Deux ministres successivement ont donné toutes les explications réclamées, toutes les pièces ont été imprimées ; dans les derniers temps, j’ai résumé toute la discussion dans un rapport nouveau ; la commission s’est désistée de son opposition et vient nous proposer l’adoption de la convention. Je le demande, faut-il encore ajourner cette affaire ? Nous avons voté beaucoup de dépenses, nous devons aussi songer aux recettes, aux voies et moyens. Il s’agit de savoir si par un nouvel ajournement on consentira à une véritable perte de recettes. Il est constaté par des faits qu’il y a bénéfice pour l’état en reprenant le plus tôt possible le canal de Charleroy. Aucun fait ne peut rendre sa position défavorable, chaque jour de retard est une perte de près de 1,000 francs. Devant ces résultats contestés à l’évidence, voulez-vous, par un nouvel ajournement, pour constater je ne sais quels faits, priver l’état d’une véritable recette, des voies et moyens dont il a besoin ? Si vous ajournez la reprise du canal de Charleroy, vous ne pouvez ajourner le deuxième projet, celui relatif au canal de Terneuzen.

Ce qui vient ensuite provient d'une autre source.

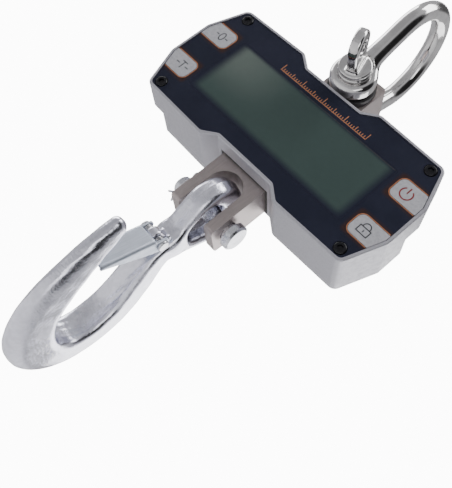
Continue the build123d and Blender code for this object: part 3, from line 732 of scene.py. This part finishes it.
# ==== Wire pieces =================================================================================
def wire(name, runs, radius):
    """Round wire along each run of points, in mm, as a mesh."""
    curve = bpy.data.curves.new(name, "CURVE")
    curve.dimensions = "3D"
    curve.bevel_depth = radius * MM
    curve.bevel_resolution = 4
    curve.use_fill_caps = True
    curve.resolution_u = 4
    for run in runs:
        spline = curve.splines.new("NURBS")
        spline.points.add(len(run) - 1)
        for point, place in zip(spline.points, run):
            point.co = (*(Vector(place) * MM), 1)
        spline.order_u = 3
        spline.use_endpoint_u = True
    piece = bpy.data.objects.new(name, curve)
    bpy.context.scene.collection.objects.link(piece)
    bpy.context.view_layer.update()
    mesh = bpy.data.meshes.new_from_object(piece.evaluated_get(bpy.context.evaluated_depsgraph_get()))
    bpy.data.objects.remove(piece)
    mesh.shade_smooth()
    return link(name, mesh)


def latch_spring():
    """Double torsion spring: a coil each side of the hook's shoulder and a leg from each to the neck."""
    coil_r, wire_r, turns, per_turn = 3.75, 0.48, 2.6, 14
    start_x, pitch = 4.4, 0.98
    runs = []
    for side in (-1, 1):
        leg_x = side * start_x
        run = [(leg_x, LATCH_Y + 10.5, LATCH_Z + 9.5), (leg_x, LATCH_Y + 6.0, LATCH_Z + 6.6),
               (leg_x, LATCH_Y + 1.8, LATCH_Z + coil_r)]
        for i in range(int(turns * per_turn) + 1):
            t = math.pi / 2 + 2 * math.pi * i / per_turn
            x = start_x + pitch * i / per_turn
            run.append((side * x, LATCH_Y + coil_r * math.cos(t), LATCH_Z + coil_r * math.sin(t)))
        last = run[-1]
        run.append((last[0], last[1] - 0.8, last[2] - 2.4))
        runs.append(run)
    piece = wire("latch_spring_wire", runs, wire_r)
    return finish_piece(piece, "hook", "spring_steel", SPRING, "latch_spring")


def split_pin():
    """Half-round wire folded into a loop, its two legs through the pin and turned apart below."""
    low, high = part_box("split_pin")
    x = 500 * (low.x + high.x)
    top, foot = CLEVIS_PIN_Z + 8.6, CLEVIS_PIN_Z - 8.2
    wire_r, loop_r = 0.8, 2.6
    run = [(x, -6.6, foot - 3.6), (x, -3.2, foot - 1.6), (x, -0.95, foot + 0.4), (x, -0.82, CLEVIS_PIN_Z - 4),
           (x, -0.82, CLEVIS_PIN_Z + 4), (x, -0.85, top - 0.6)]
    for i in range(11):
        t = math.radians(-115 - i * 31)
        run.append((x, loop_r * math.cos(t), top + 2.9 + loop_r * math.sin(t)))
    run += [(x, -y, z) for _, y, z in reversed(run[:6])]
    piece = wire("split_pin_wire", [run], wire_r)
    return finish_piece(piece, "clevis_pin", "zinc_small", PLATED, "split_pin")


# ==== Printed marks ===============================================================================
def ribbon(name, lines, width, y):
    """Flat raised ink, in mm, along open or closed lines of (x, z) points. Its face is at depth y."""
    points, faces = [], []
    thick = 0.05
    for line in lines:
        closed = line[0] == line[-1]
        pts = [np.array(p, float) for p in (line[:-1] if closed else line)]
        count = len(pts)
        rim = []
        for i, p in enumerate(pts):
            before = pts[i - 1] if closed or i > 0 else p
            after = pts[(i + 1) % count] if closed or i < count - 1 else p
            run_in, run_out = p - before, after - p
            way = sum(v / np.linalg.norm(v) for v in (run_in, run_out) if np.linalg.norm(v) > 0)
            way = way / np.linalg.norm(way)
            side = np.array((-way[1], way[0])) * width / 2
            if np.linalg.norm(run_in) > 0:
                turn = abs(np.dot(run_in / np.linalg.norm(run_in), way))
                side /= max(turn, 0.5)
            rim.append((p + side, p - side))
        base = len(points)
        for left, right in rim:
            for place, depth in ((left, y), (right, y), (right, y + thick), (left, y + thick)):
                points.append((place[0], depth, place[1]))
        spans = count if closed else count - 1
        for i in range(spans):
            a, b = base + 4 * i, base + 4 * ((i + 1) % count)
            for k in range(4):
                faces.append((a + k, a + (k + 1) % 4, b + (k + 1) % 4, b + k))
        if not closed:
            faces.append((base + 3, base + 2, base + 1, base))
            end = base + 4 * (count - 1)
            faces.append((end, end + 1, end + 2, end + 3))
    piece = mesh_from(name, points, faces)
    work = bmesh.new()
    work.from_mesh(piece.data)
    bmesh.ops.recalc_face_normals(work, faces=work.faces)
    work.to_mesh(piece.data)
    work.free()
    return piece


def arc(cx, cz, rx, rz, start, end, steps=20):
    return [(cx + rx * math.cos(math.radians(start + (end - start) * i / steps)),
             cz + rz * math.sin(math.radians(start + (end - start) * i / steps))) for i in range(steps + 1)]


def ring(cx, cz, rx, rz, steps=28):
    line = arc(cx, cz, rx, rz, 0, 360, steps)
    line[-1] = line[0]
    return line


def key_marks():
    """The signs on the keys: zero, tare, power and lock."""
    middle = {name: ((low + high) / 2) for name, (low, high) in KEY_BOXES.items()}
    ink_y = KEY_TOP_Y - 0.04
    thin, stout = 0.72, 0.95
    sign_x = 89.4
    x, z = -sign_x, middle["zero"].z
    zero = [ring(x, z, 1.9, 3.5), [(x - 5.6, z), (x - 3.0, z)], [(x + 3.0, z), (x + 5.6, z)]]
    x, z = -sign_x, middle["tare"].z
    tare = [[(x, z - 3.3), (x, z + 3.3)], [(x - 2.6, z + 3.2), (x + 2.6, z + 3.2)],
            [(x - 6.0, z), (x - 2.8, z)], [(x + 2.8, z), (x + 6.0, z)]]
    x, z = sign_x, middle["power"].z
    power = [arc(x, z - 0.4, 4.4, 4.4, 125, 415), [(x, z - 0.2), (x, z + 4.9)]]
    x, z = sign_x, middle["lock"].z
    left, right, foot, top = x - 4.2, x + 4.2, z - 4.0, z + 1.0
    body = [(left, foot), (right, foot), (right, top), (left, top), (left, foot)]
    bow = [(x - 2.7, z + 1.0), *arc(x, z + 2.0, 2.7, 2.6, 180, 0, 14), (x + 2.7, z + 1.0)]
    lock = [body, bow, [(x, z - 2.5), (x, z - 0.8)]]
    for name, lines, width, ink in (("zero", zero, thin, INK_DARK), ("tare", tare, thin, INK_DARK),
                                    ("power", power, stout, INK_RED), ("lock", lock, stout * 0.8, INK_DARK)):
        piece = ribbon(f"sign_{name}", lines, width, ink_y)
        finish_piece(piece, f"key_{name}", "key_grey", ink)


def key_surrounds():
    """The thin coloured line printed on the facia round each key."""
    corner, out, width = 4.5, 0.65, 0.55
    for name, (low, high) in KEY_BOXES.items():
        side = 1 if low.x > 0 else -1
        inner = min(abs(low.x), abs(high.x)) - out
        z0, z1 = low.z - out, high.z + out
        r = corner + out
        line = [(facia_edge(z1) - 0.4, z1)]
        line += arc(inner + r, z1 - r, r, r, 90, 180, 8)
        line += arc(inner + r, z0 + r, r, r, 180, 270, 8)
        line += [(facia_edge(z0) - 0.4, z0)]
        piece = ribbon(f"surround_{name}", [[(side * x, z) for x, z in line]], width, FACIA_Y - 0.03)
        finish_piece(piece, "housing", "facia_navy", INK_COPPER)


def facia_edge(z):
    """How far from the middle the facia's end reaches at a height."""
    end_x, end_z, corner_x, corner_z = FACIA_HIGH.x, 16.6, 93.0, 46.0
    beyond = max(abs(z - HOUSING_Z) - end_z, 0) / (corner_z - end_z)
    return end_x - 0.6 + (corner_x - end_x) * beyond


def graduation_marks():
    """A plain row of graduations above the display."""
    first, last, count = -38.0, 43.0, 41
    foot = HOUSING_Z + 27.6
    lines = []
    for i in range(count):
        x = first + (last - first) * i / (count - 1)
        tall = 5.6 if i % 10 == 0 else 4.0 if i % 5 == 0 else 2.4
        lines.append([(x, foot), (x, foot + tall)])
    lines.append([(first - 0.3, foot), (last + 0.3, foot)])
    piece = ribbon("graduation_marks", lines, 0.62, FACIA_Y - 0.03)
    finish_piece(piece, "housing", "facia_navy", INK_COPPER)
    edge_z = WINDOW_HIGH.z - 1.0
    edge = [(-16.0, edge_z), (WINDOW_HIGH.x - 1.0, edge_z)]
    piece = ribbon("display_edge_line", [edge], 0.5, FACIA_Y - 0.02)
    finish_piece(piece, "housing", "facia_navy", INK_DARK)


# ==== Put the object together =====================================================================
finish_piece(sculpt("hook", "hook_forging", 0.75, hook_field), "hook", "zinc_forging", ZINC, "hook")
finish_piece(sculpt("shackle_bow", "shackle_bow_forging", 0.9, bow_field), "shackle", "stainless_polished",
             POLISHED, "shackle_bow")
finish_piece(sculpt("shackle_pin", "shackle_eye_pin", 0.55, pin_field), "shackle", "stainless_polished",
             POLISHED, "shackle_pin")
latch()
latch_spring()
split_pin()

eased("housing_casting", "housing", "silver_casting", SILVER, 0.45)
eased("load_cell", "housing", "stainless_brushed", BRUSHED, 0.5)
eased("rear_cover", "housing", "silver_casting", SILVER, 0.3)
eased("shackle_spacers", "shackle", "nylon_black", NYLON, 0.5)
eased("clevis_pin", "clevis_pin", "zinc_small", PLATED, 0.35)
eased("clevis_washer", "clevis_pin", "zinc_small", PLATED, 0.4)
eased("charging_jack_nut", "housing", "zinc_small", PLATED, 0.4)
for key in KEY_BOXES:
    eased(f"key_{key}", f"key_{key}", "key_grey", KEY_GREY, 0.16)

key_marks()
key_surrounds()
graduation_marks()

dress(FACIA, "facia_panel")
dress(DISPLAY, "display_window")
dress(PLATED, "latch_rivet")
dress(BLACK_STEEL, "facia_screws", "rear_cover_screws", "load_cell_screws")
dress(RUBBER, "facia_gasket", "rear_cover_gasket", "top_seal", "bottom_seal")
dress(NYLON, "buzzer", "battery_bracket", "charging_jack", "tact_switches")
dress(WHITE, "lcd_frame", "backlight", *(f"plunger_{key}" for key in KEY_BOXES))
dress(BOARD, "main_board", "radio_module")
dress(CHIP, "board_components")
dress(GLASS, "lcd_glass")
dress(WRAP, "battery_pack")
dress(PLATED, "board_screws")
dress(FOIL, "strain_gauges")
dress(WIRE, "gauge_wires")


# ==== Floor, light and camera =====================================================================
FLOOR_HALF, FLOOR_Z = 1.1, -0.72
ROOM_LEVEL = 0.62
WHITE_LEVEL = 12.0
# Direction, angle where the card fades out, angle where it is full, and how much light it takes away
DARK_CARDS = [
    ((-0.36, -0.90, 0.25), 40, 20, 0.2),
    ((0.90, -0.36, 0.22), 46, 26, 0.96),
    ((-0.2, 0.35, -0.9), 34, 18, 0.7),
    ((0.1, 0.3, 0.95), 24, 12, 0.8),
]


def panel(name, points, faces):
    mesh = bpy.data.meshes.new(name)
    mesh.from_pydata(points, [], faces)
    return link(name, mesh)


def floor():
    """Plain pale floor well below the hook."""
    half, z = FLOOR_HALF, FLOOR_Z
    corners = [(-half, -half, z), (half, -half, z), (half, half, z), (-half, half, z)]
    made = panel("floor", corners, [(0, 1, 2, 3)])
    s = Shader("floor_paint", (0.86, 0.86, 0.865), 0.6)
    s.paint(s.blend(s.ranged(s.noise(6, 2), 0.3, 0.7), (0.85, 0.85, 0.855), (0.88, 0.88, 0.885)))
    made.data.materials.append(s.mat)


def studio():
    """White surroundings to the eye. Reflections see a pale room with dark cards in it."""
    world = bpy.data.worlds.new("studio")
    bpy.context.scene.world = world
    world.use_nodes = True
    tree = world.node_tree
    tree.nodes.clear()

    def node(kind, **settings):
        made = tree.nodes.new(kind)
        for key, value in settings.items():
            setattr(made, key, value)
        return made

    def number(operation, a, b):
        made = node("ShaderNodeMath", operation=operation)
        for socket, value in zip(made.inputs, (a, b)):
            if isinstance(value, (int, float)):
                socket.default_value = value
            else:
                tree.links.new(value, socket)
        return made.outputs[0]

    way = node("ShaderNodeTexCoord").outputs["Generated"]

    def facing(direction, outer, inner):
        """1 towards a direction and 0 away from it, between two angles in degrees."""
        dot = node("ShaderNodeVectorMath", operation="DOT_PRODUCT")
        tree.links.new(way, dot.inputs[0])
        dot.inputs[1].default_value = Vector(direction).normalized()
        edge = node("ShaderNodeMapRange", interpolation_type="SMOOTHSTEP")
        tree.links.new(dot.outputs["Value"], edge.inputs["Value"])
        edge.inputs["From Min"].default_value = math.cos(math.radians(outer))
        edge.inputs["From Max"].default_value = math.cos(math.radians(inner))
        return edge.outputs["Result"]

    level = ROOM_LEVEL
    for direction, outer, inner, share in DARK_CARDS:
        keep = number("SUBTRACT", 1.0, number("MULTIPLY", facing(direction, outer, inner), share))
        level = number("MULTIPLY", level, keep)
    room = node("ShaderNodeBackground")
    room.inputs["Color"].default_value = (0.97, 0.97, 1.0, 1)
    tree.links.new(level, room.inputs["Strength"])
    white = node("ShaderNodeBackground")
    white.inputs["Color"].default_value = (1, 1, 1, 1)
    white.inputs["Strength"].default_value = WHITE_LEVEL
    rays = node("ShaderNodeLightPath")
    mix = node("ShaderNodeMixShader")
    tree.links.new(rays.outputs["Is Camera Ray"], mix.inputs["Fac"])
    tree.links.new(room.outputs[0], mix.inputs[1])
    tree.links.new(white.outputs[0], mix.inputs[2])
    out = node("ShaderNodeOutputWorld")
    tree.links.new(mix.outputs[0], out.inputs["Surface"])


def softbox(name, place, target, size, power):
    light = bpy.data.lights.new(name, "AREA")
    light.shape = "RECTANGLE"
    light.size, light.size_y = size
    light.energy = power
    lamp = bpy.data.objects.new(name, light)
    bpy.context.scene.collection.objects.link(lamp)
    lamp.location = place
    lamp.rotation_euler = (Vector(target) - Vector(place)).to_track_quat("-Z", "Y").to_euler()


def camera():
    """The view from in front, to the right and a little below, turned so that the load axis leans."""
    right = Vector((0.654, 0.053, 0.754)).normalized()
    forward = Vector((-0.363, 0.897, 0.251))
    forward = (forward - right * forward.dot(right)).normalized()
    up = right.cross(forward)
    data = bpy.data.cameras.new("camera")
    data.lens = 49.80
    data.sensor_width = 36
    data.shift_x, data.shift_y = -0.0058, -0.0050
    data.clip_start = 0.01
    view = bpy.data.objects.new("camera", data)
    bpy.context.scene.collection.objects.link(view)
    view.matrix_world = (Matrix.Translation((0.19025, -0.40339, -0.3437))
                         @ Matrix((right, up, -forward)).transposed().to_4x4())
    bpy.context.scene.camera = view


CENTRE = (0, 0, -0.19)
floor()
studio()
softbox("left_light", (-1.0, -0.05, 0.35), CENTRE, (0.5, 1.0), 9)
softbox("right_light", (0.75, -0.75, -0.45), CENTRE, (0.35, 0.7), 2)
softbox("top_light", (0.15, -0.35, 0.95), CENTRE, (0.9, 0.5), 9)
softbox("rear_light", (0.3, 0.9, -0.1), CENTRE, (0.8, 0.8), 6)
camera()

La chambre doit accorder la somme nécessaire pour opérer le dévasement du canal de Terneuzen. Nous avons demandé à la Hollande de rendre de nouveau les quatre lieues de Zelzaete à Terneuzen navigables ; pour lui en demander la mise à exécution, il faut que nous ayons l’argent nécessaire pour le dévasement de Gand à Terneuzen. Si vous séparez les deux projets, où trouverons-nous les 217 mille francs dont nous avons besoin pour le canal de Terneuzen. Séparer les deux objets, c’est voter une dépense sans voter la recette.
Ajourner la question du canal de Charleroy, c’est vous priver d’un bénéfice constaté à l’évidence. J’en appelle à l’honorable rapporteur de la commission. Cet honorable membre au zèle duquel je rends toute justice, a recherché de la manière la plus minutieuse tous les faits contraires à la proposition du gouvernement, et s’il se désiste aujourd’hui de son opposition, qu’avons-nous à attendre u’un travail ultérieur ?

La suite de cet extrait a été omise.